Van het champagnecitaat van Wilders had ik tijdens mijn speurneuzerij rond kamp Zeist nog niet gehoord. Ik dacht alleen maar 'Hoe krijgen we ooit die mensen hieruit?', terwijl ik daar liep en de geur van dennenbomen inademde. Een geur die me niet eerder zo vals had toegeschenen. In de buurt moest een begraafplaats zijn, had ik gezien. De hele omgeving ademt er de dood, als je er open voor staat om het op te merken. En nu, ik was er helemaal voor teruggereden, had ik het gevonden en liep langs het hek. Het buitenste hek.
Het was nog maar het buitenste hek. Daarbinnen was nog een hek. Dan manshoge rollen NATO prikkeldraad. Dan nog een hek, net als bij Zestienhoven afgeschermd met dat legergroene zeil. En daarachter kon ik nog net de bovenkant van de witte barakken zien. Schuin aflopende daken met golfplaat bedekt. De barakken bestonden kennelijk uit twee verdiepingen, de bovenste voorzien van gesloten rolluiken. Van de onderste kon ik nog net de getraliede ramen zien, en dat er stapelbedden stonden, elke cel voor meer personen, klein, ze leken me niet meer dan twee meter breed. Uit informatie over kamp Zeist wist ik dat de mensen daar om de tijd dat ik er liep, half zes in de middag, al 'achter de deur' zaten.
Wel zo rustig. Doodt u de tijd maar met televisie kijken, daar hebben wij in voorzien. Dan mag u zien wat u mist, wat u niet krijgen kunt. En als u er genoeg van heeft, kijkt u dan naar buiten, waar onze burgers genieten van de vrije natuur.

 

Terwijl ik mijn notities maakte, jogden regelmatig mensen langs. Ze keken even naar me, met steeds weer diezelfde vragende blik; 'Valt er hier iets te zien?' Ja, er valt iets te zien. Hoge toegangspoorten. Camera's. Hiermee verdedigt ons land zich tegen 'ongewenste elementen', tegen 'terrorisme', tegen een dreiging van buitenaf die door de opgesloten 'gelukzoekers' wordt vertegenwoordigd. Want laten we wel wezen; wie geluk zoekt, is gevaarlijk. Zoeken naar geluk? Dat is toch crimineel? Toch? Behalve natuurlijk waar het gaat om 'pioniers' en 'kolonisten', onze 'ontdekkingsreizigers'. De avonturiers van het westen hadden immers nooit kwaad in de zin.
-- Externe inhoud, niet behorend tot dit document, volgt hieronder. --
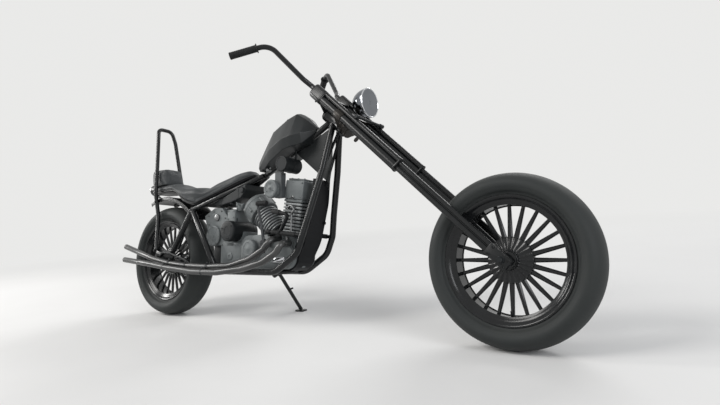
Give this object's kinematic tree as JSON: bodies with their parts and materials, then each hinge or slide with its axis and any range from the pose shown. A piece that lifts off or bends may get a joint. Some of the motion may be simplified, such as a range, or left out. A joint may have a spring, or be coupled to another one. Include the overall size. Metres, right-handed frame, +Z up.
{
  "type": "chopper motorcycle",
  "caption": "Long-fork chopper motorcycle with a rigid tube frame, stepped seat, tall sissy bar, faceted fuel tank, finned V engine and side stand.",
  "frame": {"origin": "on the floor under the middle of the whole machine's bounding box, as it stands on its side stand", "axes": "+X forward, +Y to the rider's left, +Z up"},
  "size_m": [2.785, 0.7138, 1.4075],
  "materials": {
    "tyre": "matt black rubber, smooth",
    "wheel_black": "gloss black paint",
    "frame_black": "gloss near-black paint on tubes",
    "panel_black": "dark satin paint",
    "tank_paint": "satin charcoal paint",
    "engine_grey": "sandblasted grey casting",
    "engine_dark": "dark grey enamel",
    "steel": "bare steel",
    "exhaust_steel": "heat-browned steel",
    "tree_metal": "brownish bare metal",
    "chrome": "polished chrome",
    "lens": "grey lens",
    "seat_cover": "dark grey leather",
    "grip_rubber": "ribbed rubber"
  },
  "bodies": {
    "chassis": {"rear_axle": "steel", "steering_neck": "frame_black", "backbone": "frame_black", "cradle_left": "frame_black", "cradle_right": "frame_black", "neck_gusset": "tank_paint", "cross_tubes": "frame_black", "seat_rails": "frame_black", "upper_stays": "frame_black", "seat_posts": "frame_black", "chin_panel": "panel_black", "sissy_bar": "frame_black", "rear_fender": "frame_black", "tail_lamp": "frame_black", "oil_tank": "panel_black", "seat": "seat_cover", "backrest": "seat_cover", "fuel_tank": "tank_paint", "tank_cap": "tank_paint", "gearbox": "engine_grey", "crankcase": "engine_grey", "round_cover": "engine_grey", "starter_motor": "engine_dark", "front_cylinder": "engine_grey", "front_head": "engine_grey", "rear_cylinder": "engine_grey", "rear_head": "engine_grey", "coil_canister": "engine_dark", "intake_box": "engine_dark", "air_cleaner": "engine_grey", "kick_lever": "steel", "foot_controls": "frame_black", "rear_exhaust": "exhaust_steel", "front_exhaust": "exhaust_steel", "drive_chain": "steel", "drive_sprocket": "steel"},
    "fork": {"fork_leg_left": "frame_black", "fork_leg_right": "frame_black", "fork_cover_left": "frame_black", "fork_cover_right": "frame_black", "upper_tree": "frame_black", "lower_tree": "tree_metal", "handlebars": "frame_black", "grips": "grip_rubber", "headlight_shell": "chrome", "headlight_lens": "lens", "headlight_bracket": "steel", "front_axle": "steel"},
    "front_wheel": {"front_tyre": "tyre", "front_wheel": "wheel_black"},
    "rear_wheel": {"rear_tyre": "tyre", "rear_wheel": "wheel_black"},
    "side_stand": {"side_stand": "frame_black"}
  },
  "joints": [
    {"name": "steering", "type": "hinge", "parent": "chassis", "child": "fork", "pos_m": [0.17461, -0.0337, 1.04254], "axis": [-0.7385, 0.0938, 0.6677], "range_deg": [-30, 30]},
    {"name": "front_wheel_spin", "type": "hinge", "parent": "fork", "child": "front_wheel", "pos_m": [1.06258, -0.1341, 0.32812], "axis": [0, 0.9903, -0.1392], "continuous": true},
    {"name": "rear_wheel_spin", "type": "hinge", "parent": "chassis", "child": "rear_wheel", "pos_m": [-1.06258, -0.1341, 0.32812], "axis": [0, 0.9903, -0.1392], "continuous": true},
    {"name": "side_stand_fold", "type": "hinge", "parent": "chassis", "child": "side_stand", "pos_m": [-0.30258, 0.00696, 0.23962], "axis": [0, 0.9455, 0.3256], "range_deg": [0, 95]}
  ]
}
Zij veroverden de wereld en brachten er 'beschaving' en nu is de wereld is van ons en dat is logisch, nietwaar?

Laat ik het zo zeggen; De buren in de cel naast Wilders hebben net zoveel rechten als hij. Rechten die heten 'ondeelbaar' en 'universeel' te zijn. Kiezen of delen dus. En aan delen lijken wij hier in Nederland, in heel Europa, een hartgrondige hekel te hebben. En dat ligt niet alleen aan Wilders. En ook niet alleen aan Verdonk. Het ligt aan alle regerende partijen die hen voorgingen en die net zo verantwoordelijk zijn voor de huidige wetgeving. Opsluiten die lui, om hen de waarde van vrijheid bij te brengen. Genade? Een hek met schrikdraad rond het Binnenhof! Een uurtje luchten per dag op het plein, maar dan wel met z'n allen want als er eentje niet naar buiten wil, gaat het feest niet door. Ja, precies hetzelfde regime als in kamp Zeist. Daar heeft u recht op, want u heeft dezelfde rechten als deze gevangenen.
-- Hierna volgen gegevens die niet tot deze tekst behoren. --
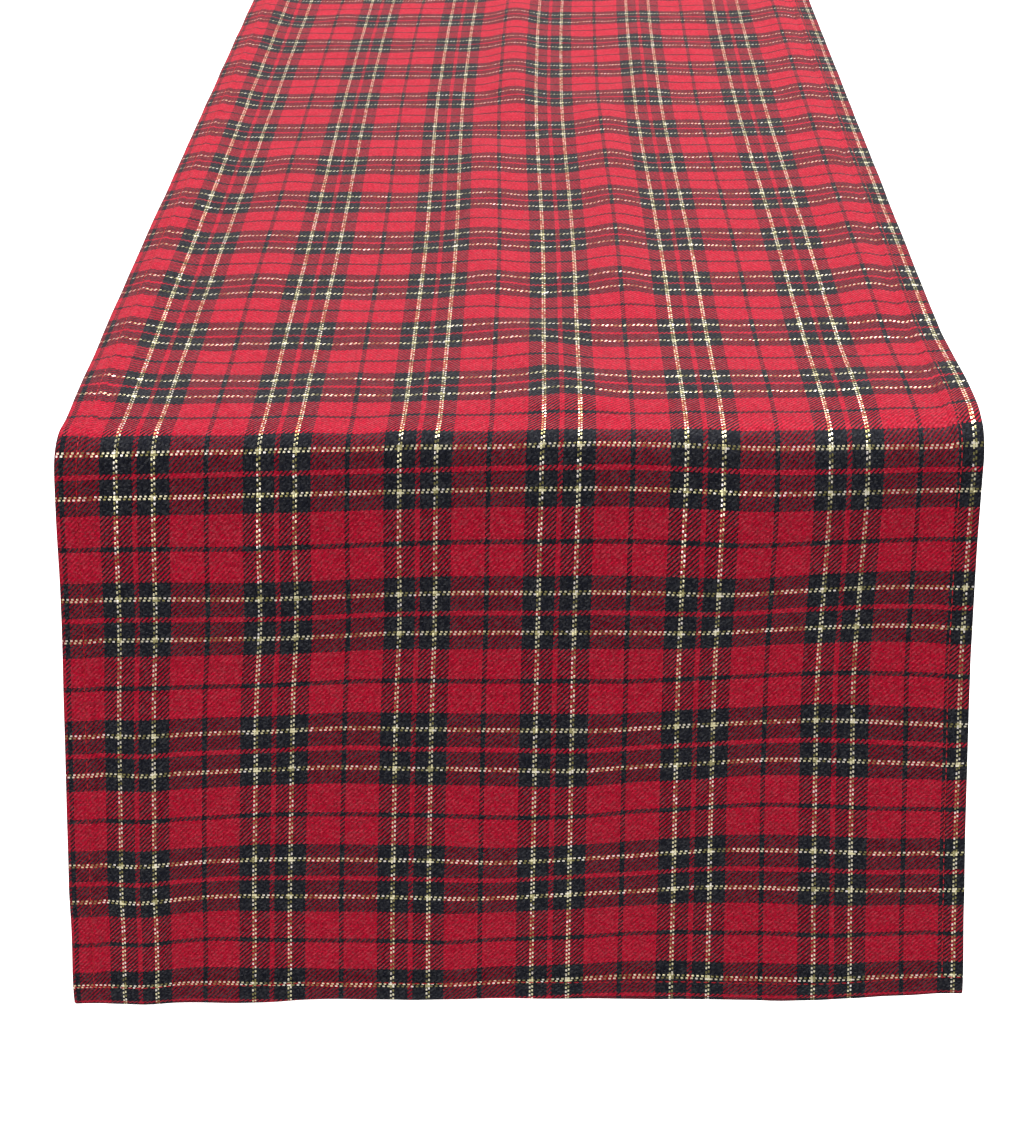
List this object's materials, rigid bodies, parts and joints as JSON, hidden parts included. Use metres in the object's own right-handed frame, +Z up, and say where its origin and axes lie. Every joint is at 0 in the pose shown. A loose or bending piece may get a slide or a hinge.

Ach, wat zal het uithalen, deze fantasie, zolang niet de daad bij het woord wordt gevoegd. Wat zou het helpen als ik daar bij kamp Zeist, in mijn eentje tegenover zoveel be'veilig'ing, mijn vuist ten hemel hief en riep 'Vrijheid voor allen!'? En dus zwaaide ik, beschaamd, naar gevangenen die mij voorbij zagen lopen. Beschaamd, omdat zij net zoveel recht op mijn vrijheid hebben als ik, of andersom: ik net zoveel recht om het niet te hebben als zij. Ik zou willen dat het nut had om zo te redeneren, maar voor nu leken zij daarbinnen blij met een voorbijganger die hen opmerkte en naar hen zwaaide want er werd direct terug gezwaaid. Ik hoorde kievieten kletsen, lijsters en roodborstjes zingen, maar vanuit daarbinnen hoorde ik niets. Potdicht zat het er. Dicht genoeg om het gekwinkeleer niet te horen maar de schietoefeningen wel, voelbaar als elke klap weer een slag in het gezicht. Levend begraven.

 

Nog eenmaal reed ik na afloop langs de ingang van kamp Zeist. Er stond een man in duur pak, oplettende blik, mobiel te telefoneren. Nee, dit was geen gevangenisbewaker. Dit was een lijfwacht van onze eenzame held, die kennelijk in aantocht was. Even verderop, bij de ingang van het schietterrein, een patserige gepantserde donkerblauwe wagen met daarin een dito man in dito pak met dito oplettende blik en dito mobiele telefoon. Er wordt hard gewerkt aan de veiligheid van dit land!